Spindler, James, Regulation

Mandatory disclosure rules are often perceived as a no-lose quick fix. After all, what is the harm in simply requiring, say, a seller to give a prospective buyer information that the seller already has in her possession? It appears to promote fairness with little, if any, overall social cost.

Based largely on this premise, disclosure rules are a popular choice among academics and legislators. But information is costly to obtain and certainty may be impossible to achieve. The disclosure rules create hidden costs: when information is incomplete or uncertain, the party burdened with making accurate disclosure is made to bear the risk that those disclosures will prove incorrect.

Take a recent example of the costs of disclosure in the corporate compensation realm.

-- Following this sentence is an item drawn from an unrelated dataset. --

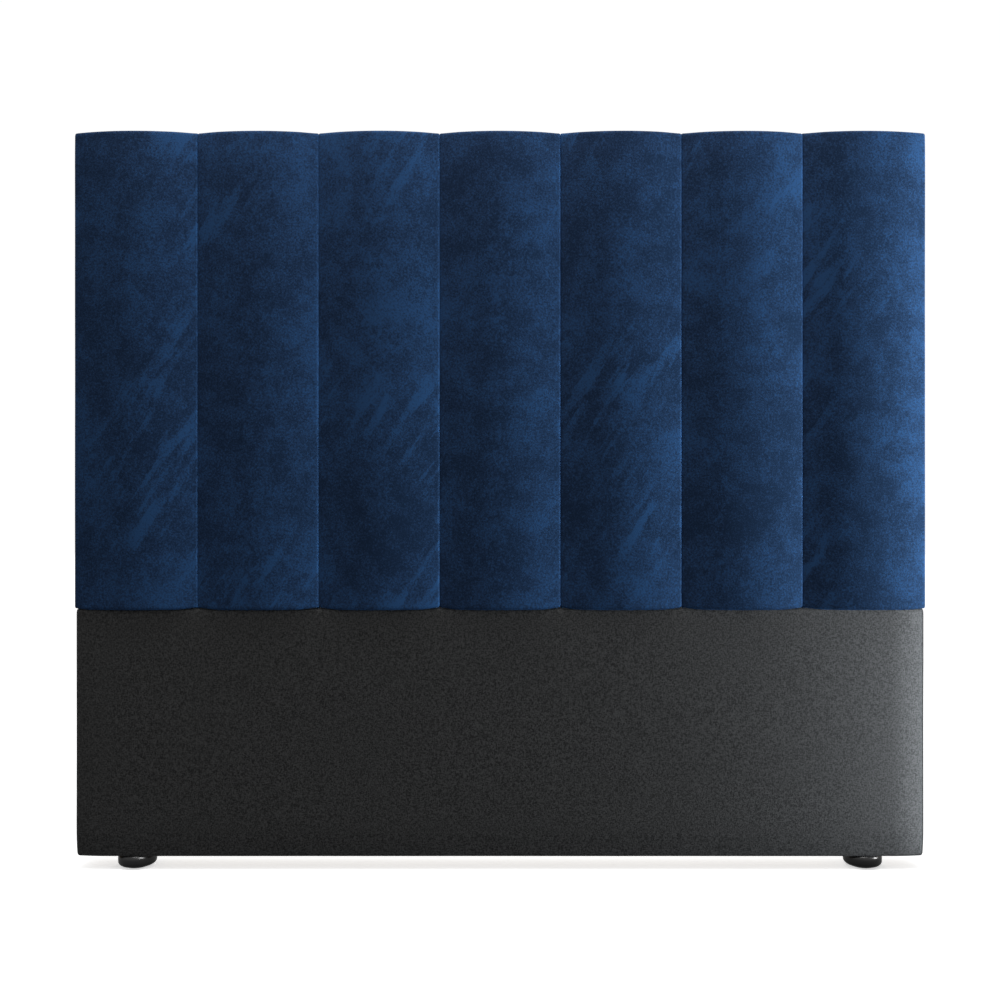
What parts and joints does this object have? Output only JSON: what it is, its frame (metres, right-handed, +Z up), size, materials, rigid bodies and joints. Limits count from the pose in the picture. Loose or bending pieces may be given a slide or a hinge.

The Securities and Exchange Commission recently scrapped part of a new proposal that would have required disclosure of compensation contracts for very highly paid non-executives of public firms. The proposal had come to be known as the "Katie Couric Clause" because it would have required compensation disclosure regarding such entertainment luminaries such as Couric, Jay Leno, and Brad Grey.

Why did the SEC scrap the proposal? The short answer is that Hollywood voiced fierce resistance, claiming it would compromise the privacy of both the studios and the stars themselves. But the more complete answer lies in the nature of what would have been disclosed. Suppose Tom Hanks is being paid with a cut of box office receipts, DVD sales, European licensing, and product merchandising. Full disclosure of Hanks' compensation would require disclosure of those projected amounts. That is, the Hollywood studios would be charged with telling investors what Hanks is going to make in the future based on projections for how their core business projects are going to perform. Guess too low and Hanks' compensation would be wrongly--and perhaps fraudulently--underreported. Guess too high and the firm may wrongly--and fraudulently--overstate the amount of money that it is going to make on its upcoming big-tent film project.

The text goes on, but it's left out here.